[start Information shown]

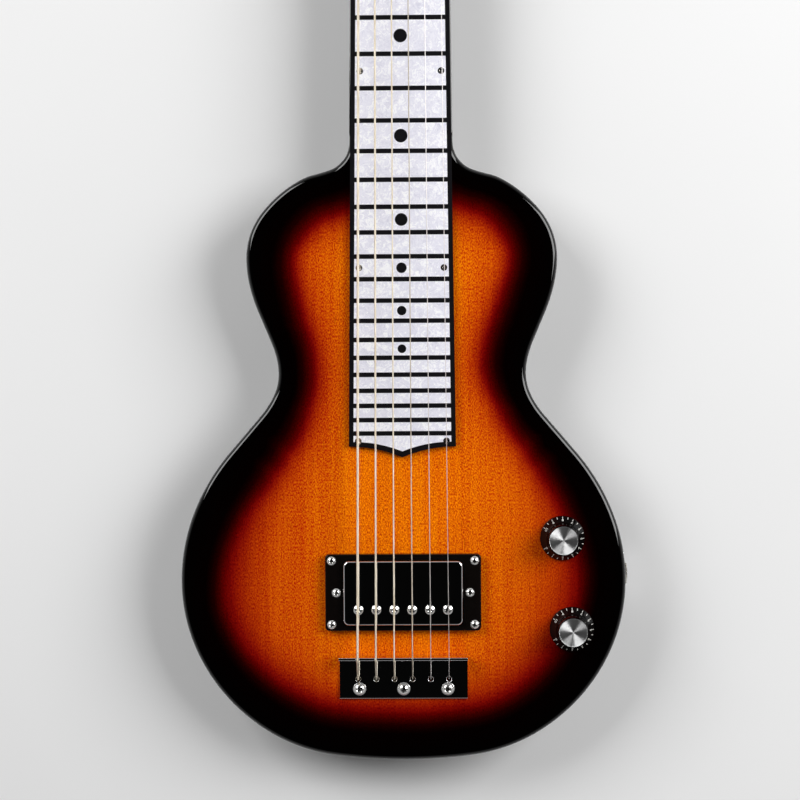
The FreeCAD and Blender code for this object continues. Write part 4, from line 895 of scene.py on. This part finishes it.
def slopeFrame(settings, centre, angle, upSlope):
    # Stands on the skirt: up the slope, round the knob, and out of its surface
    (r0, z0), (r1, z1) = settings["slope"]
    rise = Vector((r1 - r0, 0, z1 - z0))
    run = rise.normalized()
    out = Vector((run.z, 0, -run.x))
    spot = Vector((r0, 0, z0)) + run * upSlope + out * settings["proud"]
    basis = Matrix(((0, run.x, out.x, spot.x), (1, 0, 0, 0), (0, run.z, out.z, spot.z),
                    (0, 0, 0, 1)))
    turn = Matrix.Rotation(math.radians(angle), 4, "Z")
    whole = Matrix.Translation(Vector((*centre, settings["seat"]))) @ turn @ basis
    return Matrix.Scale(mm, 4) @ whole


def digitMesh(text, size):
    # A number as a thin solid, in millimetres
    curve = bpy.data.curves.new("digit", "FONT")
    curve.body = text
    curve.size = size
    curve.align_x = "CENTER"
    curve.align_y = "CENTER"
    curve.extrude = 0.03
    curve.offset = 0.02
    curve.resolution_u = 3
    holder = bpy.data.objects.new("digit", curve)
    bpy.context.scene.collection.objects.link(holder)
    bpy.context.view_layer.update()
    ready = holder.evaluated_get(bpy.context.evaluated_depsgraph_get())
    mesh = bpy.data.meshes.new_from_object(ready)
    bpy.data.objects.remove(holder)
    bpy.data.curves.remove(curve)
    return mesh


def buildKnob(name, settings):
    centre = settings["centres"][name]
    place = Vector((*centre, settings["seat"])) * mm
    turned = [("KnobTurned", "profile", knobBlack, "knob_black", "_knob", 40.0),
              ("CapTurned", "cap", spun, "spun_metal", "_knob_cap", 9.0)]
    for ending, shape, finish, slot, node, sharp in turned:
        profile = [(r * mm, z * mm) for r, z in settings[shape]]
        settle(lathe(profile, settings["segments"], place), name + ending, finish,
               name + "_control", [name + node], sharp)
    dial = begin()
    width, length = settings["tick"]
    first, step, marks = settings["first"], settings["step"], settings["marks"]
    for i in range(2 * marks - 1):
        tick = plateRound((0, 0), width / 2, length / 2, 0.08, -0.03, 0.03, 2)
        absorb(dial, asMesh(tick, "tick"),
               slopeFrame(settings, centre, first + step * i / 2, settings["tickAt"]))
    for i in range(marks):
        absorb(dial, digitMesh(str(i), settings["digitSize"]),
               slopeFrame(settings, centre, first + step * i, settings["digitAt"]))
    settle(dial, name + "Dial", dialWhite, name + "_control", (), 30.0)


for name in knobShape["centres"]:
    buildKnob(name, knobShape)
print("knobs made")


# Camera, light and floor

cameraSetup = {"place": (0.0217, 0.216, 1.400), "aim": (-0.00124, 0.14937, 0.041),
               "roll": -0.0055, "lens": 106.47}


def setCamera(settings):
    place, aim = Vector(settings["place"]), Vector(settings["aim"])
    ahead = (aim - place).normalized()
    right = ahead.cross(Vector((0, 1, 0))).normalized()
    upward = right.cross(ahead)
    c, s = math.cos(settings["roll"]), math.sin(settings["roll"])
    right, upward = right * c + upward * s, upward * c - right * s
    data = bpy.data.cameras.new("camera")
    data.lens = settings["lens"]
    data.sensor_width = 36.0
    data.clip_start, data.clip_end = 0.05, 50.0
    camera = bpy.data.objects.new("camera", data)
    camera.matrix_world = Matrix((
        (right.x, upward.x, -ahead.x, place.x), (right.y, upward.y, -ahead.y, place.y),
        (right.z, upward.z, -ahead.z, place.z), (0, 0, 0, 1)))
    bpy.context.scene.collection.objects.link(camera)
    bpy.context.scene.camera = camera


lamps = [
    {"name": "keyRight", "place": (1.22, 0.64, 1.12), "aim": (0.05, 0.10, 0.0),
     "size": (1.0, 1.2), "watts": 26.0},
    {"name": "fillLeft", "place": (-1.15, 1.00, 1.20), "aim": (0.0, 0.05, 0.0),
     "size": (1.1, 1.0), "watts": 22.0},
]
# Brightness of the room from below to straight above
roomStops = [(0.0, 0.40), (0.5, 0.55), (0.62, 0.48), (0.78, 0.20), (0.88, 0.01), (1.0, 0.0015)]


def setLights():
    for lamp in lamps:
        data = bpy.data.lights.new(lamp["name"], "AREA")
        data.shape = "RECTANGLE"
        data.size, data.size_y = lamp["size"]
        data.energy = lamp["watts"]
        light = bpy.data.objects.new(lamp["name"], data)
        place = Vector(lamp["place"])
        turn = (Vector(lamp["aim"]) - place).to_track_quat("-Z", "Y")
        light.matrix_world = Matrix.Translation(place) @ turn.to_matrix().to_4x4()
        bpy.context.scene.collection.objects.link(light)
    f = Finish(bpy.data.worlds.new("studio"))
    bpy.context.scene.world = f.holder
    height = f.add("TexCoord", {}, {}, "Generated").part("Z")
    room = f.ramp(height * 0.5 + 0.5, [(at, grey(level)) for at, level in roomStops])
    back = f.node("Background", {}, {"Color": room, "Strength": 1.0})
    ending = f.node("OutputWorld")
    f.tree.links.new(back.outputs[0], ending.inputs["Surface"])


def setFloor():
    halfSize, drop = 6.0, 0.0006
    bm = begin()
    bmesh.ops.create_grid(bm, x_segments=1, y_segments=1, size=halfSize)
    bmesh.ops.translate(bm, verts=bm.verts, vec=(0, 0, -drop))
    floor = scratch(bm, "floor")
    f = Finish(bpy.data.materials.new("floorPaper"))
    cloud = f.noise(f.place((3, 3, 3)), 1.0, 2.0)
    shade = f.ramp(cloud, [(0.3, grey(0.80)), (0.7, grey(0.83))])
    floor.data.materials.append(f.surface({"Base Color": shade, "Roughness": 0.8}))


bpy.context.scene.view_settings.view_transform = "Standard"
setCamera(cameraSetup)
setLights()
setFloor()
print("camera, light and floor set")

[end Information shown]

→ **Goal**:
Produce an exact copy of the whole listing.

→ **Written answer**:
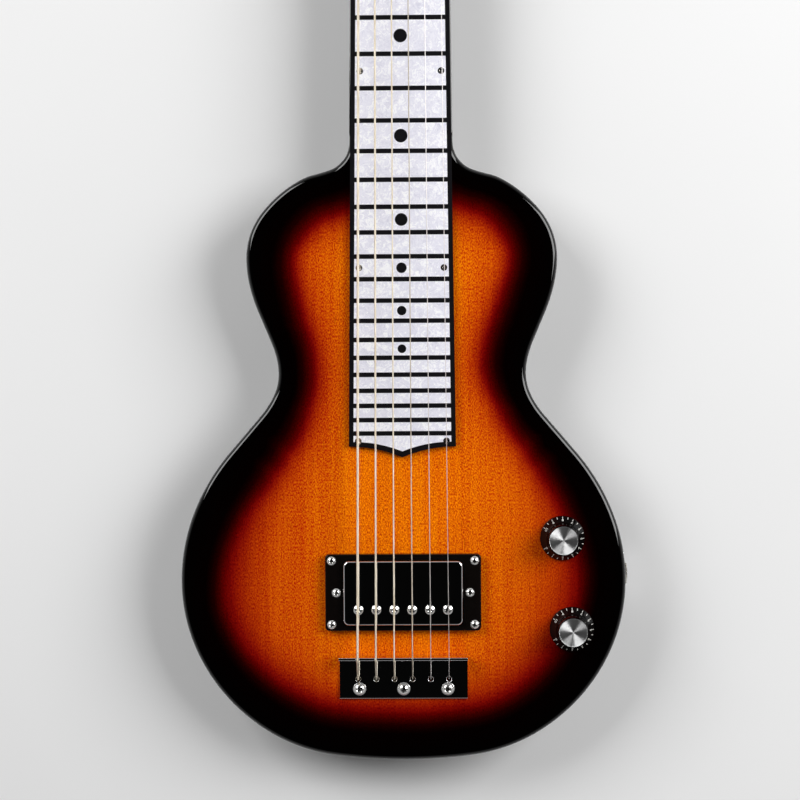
The FreeCAD and Blender code for this object continues. Write part 4, from line 895 of scene.py on. This part finishes it.
def slopeFrame(settings, centre, angle, upSlope):
    # Stands on the skirt: up the slope, round the knob, and out of its surface
    (r0, z0), (r1, z1) = settings["slope"]
    rise = Vector((r1 - r0, 0, z1 - z0))
    run = rise.normalized()
    out = Vector((run.z, 0, -run.x))
    spot = Vector((r0, 0, z0)) + run * upSlope + out * settings["proud"]
    basis = Matrix(((0, run.x, out.x, spot.x), (1, 0, 0, 0), (0, run.z, out.z, spot.z),
                    (0, 0, 0, 1)))
    turn = Matrix.Rotation(math.radians(angle), 4, "Z")
    whole = Matrix.Translation(Vector((*centre, settings["seat"]))) @ turn @ basis
    return Matrix.Scale(mm, 4) @ whole


def digitMesh(text, size):
    # A number as a thin solid, in millimetres
    curve = bpy.data.curves.new("digit", "FONT")
    curve.body = text
    curve.size = size
    curve.align_x = "CENTER"
    curve.align_y = "CENTER"
    curve.extrude = 0.03
    curve.offset = 0.02
    curve.resolution_u = 3
    holder = bpy.data.objects.new("digit", curve)
    bpy.context.scene.collection.objects.link(holder)
    bpy.context.view_layer.update()
    ready = holder.evaluated_get(bpy.context.evaluated_depsgraph_get())
    mesh = bpy.data.meshes.new_from_object(ready)
    bpy.data.objects.remove(holder)
    bpy.data.curves.remove(curve)
    return mesh


def buildKnob(name, settings):
    centre = settings["centres"][name]
    place = Vector((*centre, settings["seat"])) * mm
    turned = [("KnobTurned", "profile", knobBlack, "knob_black", "_knob", 40.0),
              ("CapTurned", "cap", spun, "spun_metal", "_knob_cap", 9.0)]
    for ending, shape, finish, slot, node, sharp in turned:
        profile = [(r * mm, z * mm) for r, z in settings[shape]]
        settle(lathe(profile, settings["segments"], place), name + ending, finish,
               name + "_control", [name + node], sharp)
    dial = begin()
    width, length = settings["tick"]
    first, step, marks = settings["first"], settings["step"], settings["marks"]
    for i in range(2 * marks - 1):
        tick = plateRound((0, 0), width / 2, length / 2, 0.08, -0.03, 0.03, 2)
        absorb(dial, asMesh(tick, "tick"),
               slopeFrame(settings, centre, first + step * i / 2, settings["tickAt"]))
    for i in range(marks):
        absorb(dial, digitMesh(str(i), settings["digitSize"]),
               slopeFrame(settings, centre, first + step * i, settings["digitAt"]))
    settle(dial, name + "Dial", dialWhite, name + "_control", (), 30.0)


for name in knobShape["centres"]:
    buildKnob(name, knobShape)
print("knobs made")


# Camera, light and floor

cameraSetup = {"place": (0.0217, 0.216, 1.400), "aim": (-0.00124, 0.14937, 0.041),
               "roll": -0.0055, "lens": 106.47}


def setCamera(settings):
    place, aim = Vector(settings["place"]), Vector(settings["aim"])
    ahead = (aim - place).normalized()
    right = ahead.cross(Vector((0, 1, 0))).normalized()
    upward = right.cross(ahead)
    c, s = math.cos(settings["roll"]), math.sin(settings["roll"])
    right, upward = right * c + upward * s, upward * c - right * s
    data = bpy.data.cameras.new("camera")
    data.lens = settings["lens"]
    data.sensor_width = 36.0
    data.clip_start, data.clip_end = 0.05, 50.0
    camera = bpy.data.objects.new("camera", data)
    camera.matrix_world = Matrix((
        (right.x, upward.x, -ahead.x, place.x), (right.y, upward.y, -ahead.y, place.y),
        (right.z, upward.z, -ahead.z, place.z), (0, 0, 0, 1)))
    bpy.context.scene.collection.objects.link(camera)
    bpy.context.scene.camera = camera


lamps = [
    {"name": "keyRight", "place": (1.22, 0.64, 1.12), "aim": (0.05, 0.10, 0.0),
     "size": (1.0, 1.2), "watts": 26.0},
    {"name": "fillLeft", "place": (-1.15, 1.00, 1.20), "aim": (0.0, 0.05, 0.0),
     "size": (1.1, 1.0), "watts": 22.0},
]
# Brightness of the room from below to straight above
roomStops = [(0.0, 0.40), (0.5, 0.55), (0.62, 0.48), (0.78, 0.20), (0.88, 0.01), (1.0, 0.0015)]


def setLights():
    for lamp in lamps:
        data = bpy.data.lights.new(lamp["name"], "AREA")
        data.shape = "RECTANGLE"
        data.size, data.size_y = lamp["size"]
        data.energy = lamp["watts"]
        light = bpy.data.objects.new(lamp["name"], data)
        place = Vector(lamp["place"])
        turn = (Vector(lamp["aim"]) - place).to_track_quat("-Z", "Y")
        light.matrix_world = Matrix.Translation(place) @ turn.to_matrix().to_4x4()
        bpy.context.scene.collection.objects.link(light)
    f = Finish(bpy.data.worlds.new("studio"))
    bpy.context.scene.world = f.holder
    height = f.add("TexCoord", {}, {}, "Generated").part("Z")
    room = f.ramp(height * 0.5 + 0.5, [(at, grey(level)) for at, level in roomStops])
    back = f.node("Background", {}, {"Color": room, "Strength": 1.0})
    ending = f.node("OutputWorld")
    f.tree.links.new(back.outputs[0], ending.inputs["Surface"])


def setFloor():
    halfSize, drop = 6.0, 0.0006
    bm = begin()
    bmesh.ops.create_grid(bm, x_segments=1, y_segments=1, size=halfSize)
    bmesh.ops.translate(bm, verts=bm.verts, vec=(0, 0, -drop))
    floor = scratch(bm, "floor")
    f = Finish(bpy.data.materials.new("floorPaper"))
    cloud = f.noise(f.place((3, 3, 3)), 1.0, 2.0)
    shade = f.ramp(cloud, [(0.3, grey(0.80)), (0.7, grey(0.83))])
    floor.data.materials.append(f.surface({"Base Color": shade, "Roughness": 0.8}))


bpy.context.scene.view_settings.view_transform = "Standard"
setCamera(cameraSetup)
setLights()
setFloor()
print("camera, light and floor set")